You don’t have to be a writer to capture meaningful moments in your life. It doesn’t have to be long. It doesn’t have to be well thought out. It doesn’t even have to be in chronological order. Just think about these things, grab a notebook, and go for it. I promise, whatever you end up with will be meaningful.

Turn off the computer.
Your handwriting and doodles will help personalize the story. (But if you feel it will be less distracting and give you more wiggle room for error, by all means type it.)

Remember, the facts are just the skeleton.
Of course dates and locations are an important part of the story, but most of that information can be tracked down elsewhere. How you felt, what you were doing, who else was there—those are the meat of the story.

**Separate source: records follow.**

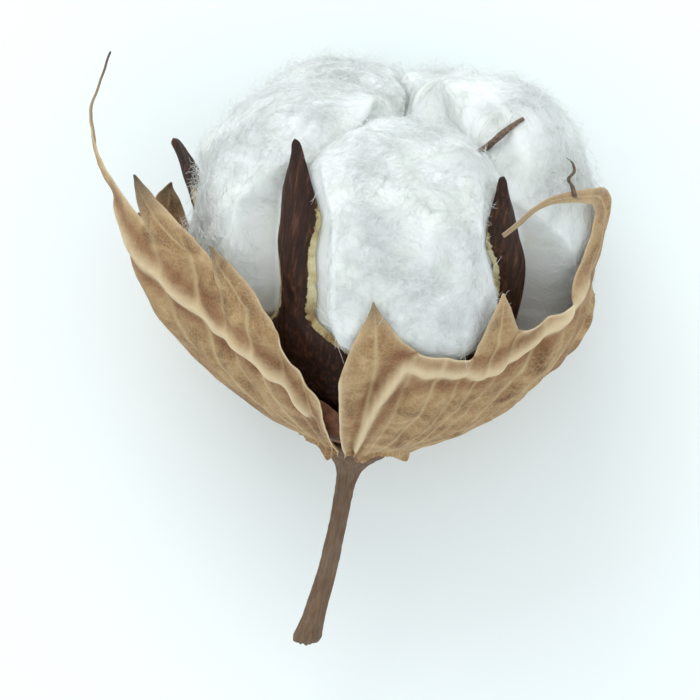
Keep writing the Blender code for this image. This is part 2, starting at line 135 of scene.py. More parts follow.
def add_node(tree, kind, links=(), **settings):
    """Add a node, set its properties and plain inputs, and link sockets into it."""
    made = tree.nodes.new(kind)
    for key, value in settings.items():
        if key in made.inputs:
            made.inputs[key].default_value = value
        elif hasattr(made, key):
            setattr(made, key, value)
        else:
            made.inputs[key.replace("_", " ")].default_value = value
    for socket, source in dict(links).items():
        tree.links.new(source, made.inputs[socket])
    return made


def new_material(name, **settings):
    """A material whose Principled shader has these plain settings."""
    made = bpy.data.materials.new(name)
    made.use_nodes = True
    shader = made.node_tree.nodes["Principled BSDF"]
    for key, value in settings.items():
        shader.inputs[key.replace("_", " ")].default_value = value
    return made, made.node_tree, shader


def face_outwards():
    """Turn all the faces of the active object outwards."""
    bpy.ops.object.mode_set(mode="EDIT")
    bpy.ops.mesh.select_all(action="SELECT")
    bpy.ops.mesh.normals_make_consistent(inside=False)
    bpy.ops.object.mode_set(mode="OBJECT")


def drawn_out(name, rows, sides, fill):
    """Extrude a circle from ring to ring, where a ring is its middle and its radius."""
    bpy.ops.object.select_all(action="DESELECT")
    bpy.ops.mesh.primitive_circle_add(vertices=sides, radius=rows[0][3], fill_type=fill,
                                      location=rows[0][:3])
    piece = take_up(name)
    bpy.ops.object.transform_apply(location=True, rotation=False, scale=False)
    bpy.ops.object.mode_set(mode="EDIT")
    bpy.ops.mesh.select_all(action="SELECT")
    for before, after in zip(rows, rows[1:]):
        bpy.ops.mesh.extrude_region_move(TRANSFORM_OT_translate={"value": tuple(after[:3] - before[:3])})
        growth = after[3] / before[3]
        bpy.ops.transform.resize(value=(growth, growth, growth), center_override=tuple(after[:3]))
    bpy.ops.object.mode_set(mode="OBJECT")
    face_outwards()
    return piece


STALK_ROWS = 90
STALK_SIDES = 40
RIB_COUNT = 5
RIB_DEPTH = 0.05
BARK_ROUGH = 0.10
BARK_KNOTS = 0.06
BROKEN_BELOW = -28.2
BREAK_DEPTH = 0.9

stalk_rows = smooth_curve(STALK, STALK_ROWS)
stalk = drawn_out("peduncle_bark", stalk_rows, STALK_SIDES, "NGON")
for vertex in stalk.data.vertices:
    height = vertex.co.z
    across = [np.interp(-height, -stalk_rows[:, 2], stalk_rows[:, axis]) for axis in (0, 1)]
    centre = Vector(across + [height])
    out = vertex.co - centre
    turn = math.atan2(out.x, -out.y)
    ribs = 1.0 + RIB_DEPTH * math.cos(RIB_COUNT * turn + 0.02 * height)
    rough = noise.noise(Vector((out.x * 1.3, out.y * 1.3, height * 0.25))) * BARK_ROUGH
    knots = noise.noise(Vector((out.x * 0.8, out.y * 0.8, height * 1.1 + 9.0))) * BARK_KNOTS
    vertex.co = centre + out * (ribs + rough + knots)
    if height < BROKEN_BELOW:
        vertex.co.z += noise.noise(Vector((out.x * 2.2, out.y * 2.2, 3.0))) * BREAK_DEPTH
apply_modifier(stalk, "SUBSURF", levels=1, render_levels=1)

# Dry bark: matt brown with long fine ridges and grey weathering along them.
bark, tree, shader = new_material("dry_stalk_bark", Roughness=0.78)
where = add_node(tree, "ShaderNodeAttribute", attribute_name="grown")
# Bark fibres about 0.3 mm apart and 5 mm long.
stretch = add_node(tree, "ShaderNodeMapping", {"Vector": where.outputs["Vector"]}, Scale=(3.0, 3.0, 0.2))
fibre = add_node(tree, "ShaderNodeTexNoise", {"Vector": stretch.outputs["Vector"]}, Scale=1.0, Detail=6.0,
                 Roughness=0.65)
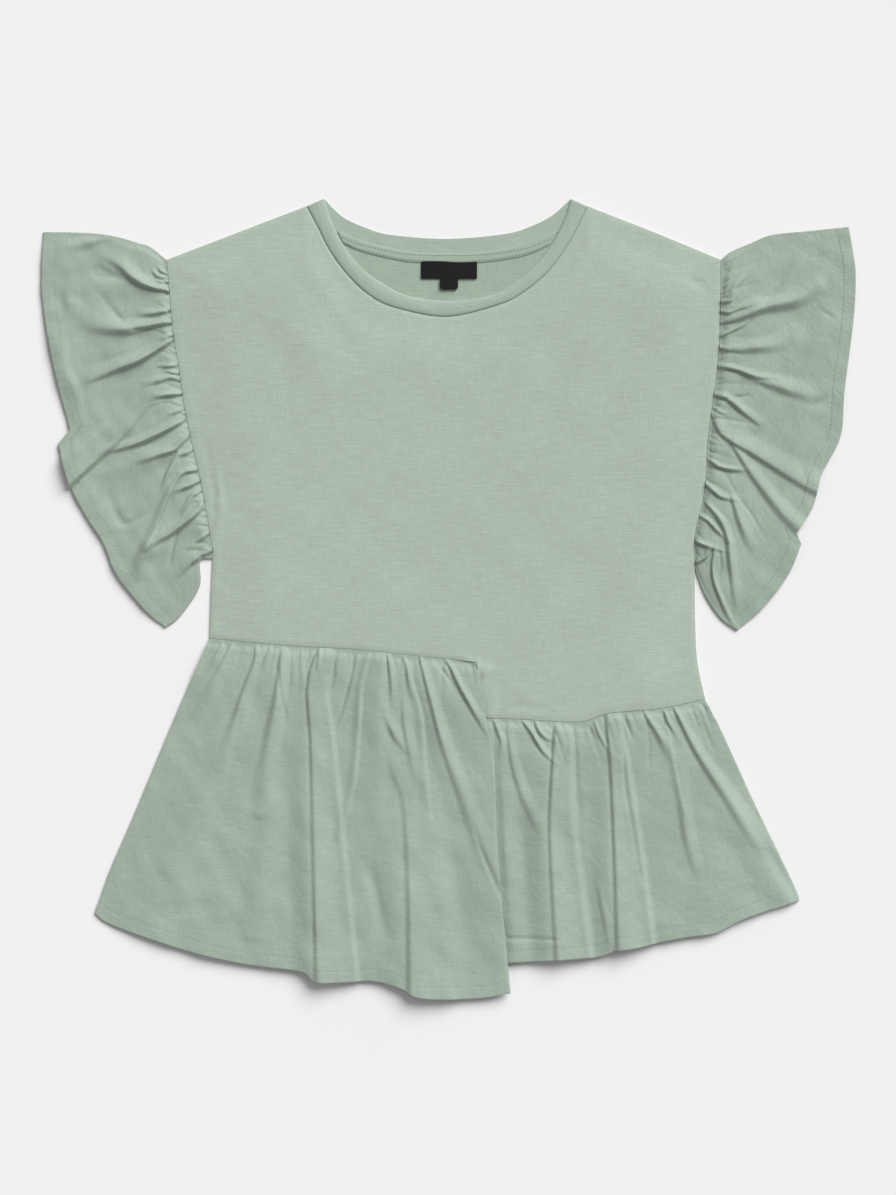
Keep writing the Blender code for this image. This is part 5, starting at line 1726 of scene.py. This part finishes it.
@dataclass
class Studio:
    """A pale floor, soft light from beyond the neck, and a camera straight overhead.

    Attributes:
        camera_height: Metres above the floor.
        frame_height: Metres of floor in the picture's long side.
        key_way: The way to the light.
        aim: The floor's point under the camera.
    """

    camera_height: float = 3.0
    frame_height: float = 1.0755
    sensor: float = 36.0
    floor_size: float = 8.0
    key_way: tuple[float, float, float] = (0.42, 0.60, 0.62)
    key_strength: float = 3.35
    key_spread: float = math.radians(42)
    sky: float = 0.33
    paper: tuple[float, float, float] = (0.86, 0.86, 0.858)
    aim: tuple[float, float] = (-0.00045, 0.00045)

    def build_floor(self) -> None:
        """The paper that the blouse lies on."""
        mesh = bmesh.new()
        bmesh.ops.create_grid(mesh, x_segments=4, y_segments=4, size=self.floor_size / 2)
        floor = linked("floor", mesh_data("floor", mesh))
        nodes = Nodes("white paper")
        tone = nodes.varied(nodes.grain(3.0), 0.01)
        values = {"Roughness": 0.9, "Specular IOR Level": 0.1}
        floor.data.materials.append(nodes.finished(nodes.tinted(self.paper, tone), values))

    def build_key(self) -> None:
        """One soft light from beyond the neck and to the right."""
        data = bpy.data.lights.new("key", "SUN")
        data.energy = self.key_strength
        data.angle = self.key_spread
        lamp = linked("key", data)
        lamp.rotation_euler = Vector(self.key_way).to_track_quat("Z", "Y").to_euler()

    def build_camera(self) -> None:
        """The camera, with the neck at the top of the picture."""
        data = bpy.data.cameras.new("overhead")
        data.sensor_width = self.sensor
        data.lens = self.sensor * self.camera_height / self.frame_height
        camera = linked("overhead", data)
        camera.location = (*self.aim, self.camera_height)
        bpy.context.scene.camera = camera

    def build(self) -> None:
        """The whole studio."""
        self.build_camera()
        self.build_floor()
        self.build_key()
        world = bpy.data.worlds.new("studio")
        world.use_nodes = True
        sky = world.node_tree.nodes["Background"].inputs
        sky["Color"].default_value = (1, 1, 1, 1)
        sky["Strength"].default_value = self.sky
        bpy.context.scene.world = world
        bpy.context.scene.view_settings.view_transform = "Standard"


def main() -> None:
    """Builds the studio and every sub-assembly."""
    logging.basicConfig(level=logging.INFO, format="%(name)s %(message)s")
    Studio().build()
    wardrobe = Wardrobe()
    bodice = Bodice()
    # The back bodice takes the jersey darkened by painted shade.
    bodice.build_back(wardrobe.inside)
    bodice.build_front(wardrobe.jersey)
    Neck().build(wardrobe)
    Sleeve("sleeve_ruffle_left", side=-1, seam=ARMHOLE_LEFT, hem=RUFFLE_HEM_LEFT, corners=(4, 5),
           top=RUFFLE_TOP_LEFT, under=RUFFLE_UNDER_LEFT, folds=RUFFLE_LEFT_FOLDS,
           seed=21).build(wardrobe)
    Sleeve("sleeve_ruffle_right", side=1, seam=ARMHOLE_RIGHT, hem=RUFFLE_HEM_RIGHT, corners=(8, 9),
           top=RUFFLE_TOP_RIGHT, under=RUFFLE_UNDER_RIGHT, folds=RUFFLE_RIGHT_FOLDS,
           seed=22).build(wardrobe)
    Peplum().build(wardrobe)


if __name__ == "__main__":
    main()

Use your words, not your English teacher’s.
That’s right, throw out grammar and write the way you would talk. If it helps, record your thoughts on tape and then transcribe them. This will capture your personality, the vernacular of the time, and will ensure you’re telling stories along the way.

Think about the behind-the-scenes moments of your favorite photos.
Anyone can look at your wedding photo and see that you were a glowing bride. But what was a sweet moment from the day? Or something that went wrong? What did your dad whisper in your ear as he walked you down the aisle? These are the moments that make your story yours alone.

Build the characters.
The best books, TV shows, and, yes, memoirs are packed with personality. Just a couple sentences about each important person will help bring that person back to life years later.

Include timely, cultural references.
Whether you’re passionate about music, politics, entertainment, or anything else, be sure to make reference to how those play into your life at different stages. What song do you hear that takes you back to that very moment? What shift in policy or culture impacted your ability to do something new?

Keep adding to it.
Your story is just beginning. As you experience defining or meaningful moments, add them. Even throw in bullet points along the way if that’s easier. It will be a wonderful glimpse into your life for centuries to come.

Would you write a memoir? Or ask an elderly family member to do it as a baby gift? How are you preserving your memories for your children and future generations?